Why Extrinsic Semiconductors Matter
- Resistivity Control: Pure silicon has resistivity of approximately 230,000 ohm-cm; doping to 10^20 cm-3 reduces resistivity to below 0.001 ohm-cm — a factor of more than 10^8 change controlled precisely by the doping profile. This wide dynamic range is what makes silicon useful as both an insulator (lightly doped substrate) and a near-conductor (heavily doped source/drain) in the same device.
- p-n Junction Formation: Placing n-type and p-type extrinsic regions adjacent to each other creates the p-n junction — the fundamental building block of every diode, bipolar transistor, MOSFET, and solar cell. Without extrinsic doping, there would be no junctions and no electronics.

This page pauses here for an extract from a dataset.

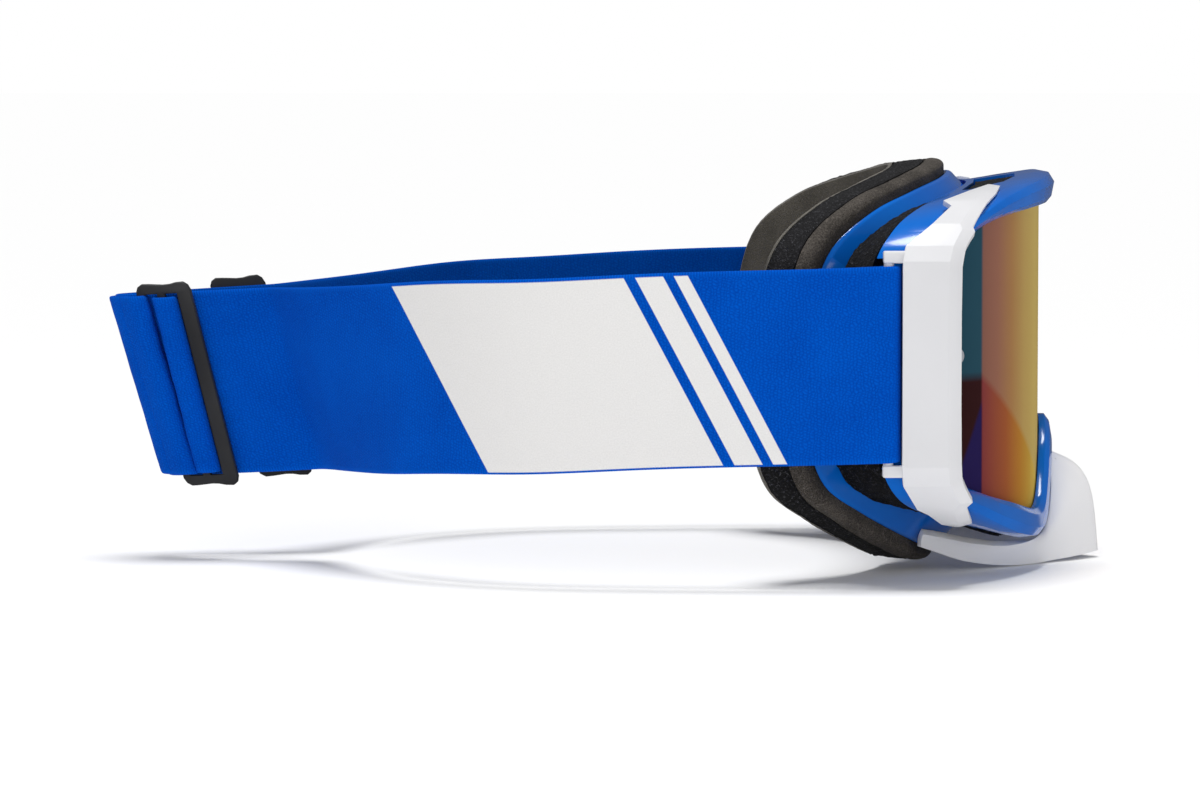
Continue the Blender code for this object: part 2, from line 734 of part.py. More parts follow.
def make_slider(word, side, centre_x):
    quarter = [(7.25, 25.2), (6.1, 27.35), (3.6, 27.2), (0.0, 26.7), (-3.6, 26.9),
               (-6.1, 27.1), (-7.25, 25.2)]
    outline = quarter + [(a, -b) for a, b in reversed(quarter)]
    slots = []
    for a0, a1 in ((0.2, 3.4), (-5.1, -1.9)):
        slots.append([(a0, -25.0), (a1, -25.0), (a1, 25.0), (a0, 25.0)])
    frame = slider_frame(centre_x, side)
    return slab("slider_" + word, [outline] + slots, SLIDER_THICK, frame, BLACK)


def make_bar_fold(word, side, centre_x):
    """Webbing that rises over the slider's middle bar."""
    middle, along, up, out = slider_frame(centre_x, side)
    profile = [(0.55, -0.95), (0.55, 0.95), (-0.1, 1.4), (-1.6, 1.4), (-2.25, 0.95),
               (-2.25, -0.95), (-3.45, -0.95), (-3.45, 1.2), (-2.9, 2.1), (-1.8, 2.6),
               (0.1, 2.6), (1.2, 2.1), (1.75, 1.2), (1.75, -0.95)]
    sections = []
    for b in (-23.8, 23.8):
        sections.append([middle + along * a + up * b + out * n for a, n in profile])
    fold = loft("strap_fold_" + word, sections, WEBBING)
    set_origin(fold, *middle)
    return fold


make_lens_frame()
make_face_frame()
make_lens()
make_nose_guard()
make_face_foams()
make_strap()
make_back_fold()
for WORD, SIDE, CENTRE in (("left", 1, SLIDER_LEFT_X), ("right", -1, SLIDER_RIGHT_X)):
    make_post(WORD, SIDE)
    make_roof_foam(WORD, SIDE)
    make_side_foam(WORD, SIDE)
    make_outrigger(WORD, SIDE)
    make_strap_end(WORD, SIDE)
    make_slider(WORD, SIDE, CENTRE)
    make_bar_fold(WORD, SIDE, CENTRE)
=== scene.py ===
"""Looks for the motorcycle goggles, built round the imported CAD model.

Lengths are millimetres from the same datum as the part, a point between the eyes, until
place() turns them into the model's metres. The wearer's left is +y and the lens faces +x.
"""
import math

import bmesh
import bpy
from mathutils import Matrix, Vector, noise


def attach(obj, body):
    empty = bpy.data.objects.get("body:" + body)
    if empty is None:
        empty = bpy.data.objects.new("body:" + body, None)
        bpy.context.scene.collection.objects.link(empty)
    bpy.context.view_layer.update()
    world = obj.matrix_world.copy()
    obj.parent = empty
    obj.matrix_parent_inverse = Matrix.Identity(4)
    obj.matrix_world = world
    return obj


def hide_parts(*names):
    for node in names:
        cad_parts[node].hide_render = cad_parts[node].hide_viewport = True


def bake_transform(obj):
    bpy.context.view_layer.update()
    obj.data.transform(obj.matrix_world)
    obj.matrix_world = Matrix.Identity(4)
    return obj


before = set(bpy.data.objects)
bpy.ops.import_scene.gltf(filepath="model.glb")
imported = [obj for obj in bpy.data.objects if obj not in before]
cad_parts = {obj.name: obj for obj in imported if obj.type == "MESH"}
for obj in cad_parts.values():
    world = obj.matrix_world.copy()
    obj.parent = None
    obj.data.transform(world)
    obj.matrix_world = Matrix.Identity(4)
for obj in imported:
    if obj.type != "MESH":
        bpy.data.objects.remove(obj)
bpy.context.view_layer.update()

MM = 0.001
DATUM_X = -1.19
DATUM_Z = 40.83

LENS_RADIUS = 110.0
LENS_AXIS_X = 3.8
LENS_THICK = 1.2
LENS_EDGE = 0.34
FACE_LEAN = 0.5
GAP = 0.35

STRAP_HEIGHT = 48.0
STRAP_THICK = 1.5
STRAP_SLOPE = 0.0535
STRAP_BOW = 1.2
STRAP_BOW_LENGTH = 130.0
STRAP_START_X = 72.0
STRAP_MID_Z = 14.3
STRAP_LIFT = 1.3
STRAP_LIFT_X = -42.0
STRAP_LIFT_LENGTH = 22.0
STRAP_BACK_SHEAR = 13.8
SHEAR_START_X = -45.0
SHEAR_LENGTH = 43.0
BAR_X = 70.3
BAR_Y = 86.0
BAR_RADIUS = 1.25
BAR_WRAP_RADIUS = 2.25
TAIL_SLOPE = 0.18
TAIL_FRONT_X = -86.0
TAIL_FRONT_Y = 10.75
TURN_X = -121.5
SLIDER_X = {"left": -88.8, "right": -106.6}
SLIDER_LEAN = 0.25
SLIDER_THICK = 2.0
SLIDER_LIFT = 1.4
FOLD_OUT = 1.8
SIDES = (("left", 1), ("right", -1))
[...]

- MOSFET Operation: The NMOS transistor is built in a p-type (acceptor-doped) substrate. The n+ source and drain are n-type (donor-doped) extrinsic regions. The channel inversion is gated by the electric field from the gate electrode — the entire transistor operation relies on the contrast between n-type and p-type extrinsic regions.
- Compensation and Net Doping: When both donors and acceptors are present simultaneously (as in halo implants near MOSFETs), carriers contributed by one species neutralize those from the other — majority carrier concentration equals |N_D - N_A|, the net doping, which can be much lower than either individual concentration.
- Minority Carrier Engineering: In an n-type extrinsic semiconductor with N_D donors, minority hole concentration is p_0 = ni^2/N_D — varying N_D controls minority carrier concentration over the same eight decades as majority carriers, enabling independent optimization of minority carrier injection and diffusion length in bipolar base regions and solar cell absorbers.
How Extrinsic Semiconductors Are Engineered
- Ion Implantation: High-energy donor or acceptor ions are implanted into the silicon lattice with precise dose (atoms/cm^2) and energy (depth profile), then activated by annealing that repairs lattice damage and places dopants on substitutional sites.
- In-Situ Epitaxial Doping: Dopant gases (phosphine for n-type, diborane for p-type) are introduced during epitaxial silicon or SiGe growth to dope the deposited layer, achieving precise concentration profiles not accessible by implantation.
- Doping Characterization: Secondary ion mass spectrometry (SIMS) measures absolute dopant atom concentration as a function of depth; spreading resistance profiling (SRP) and C-V profiling measure electrically active carrier concentration profiles used in device simulation calibration.
Extrinsic Semiconductor is the engineered foundation of all semiconductor technology — the ability to reproducibly introduce donor and acceptor atoms at precisely controlled concentrations and spatial profiles, creating regions of controlled n-type and p-type conductivity separated by sharp junctions, is the defining material capability that converted silicon from an interesting mineral into the substrate of human civilization's digital infrastructure.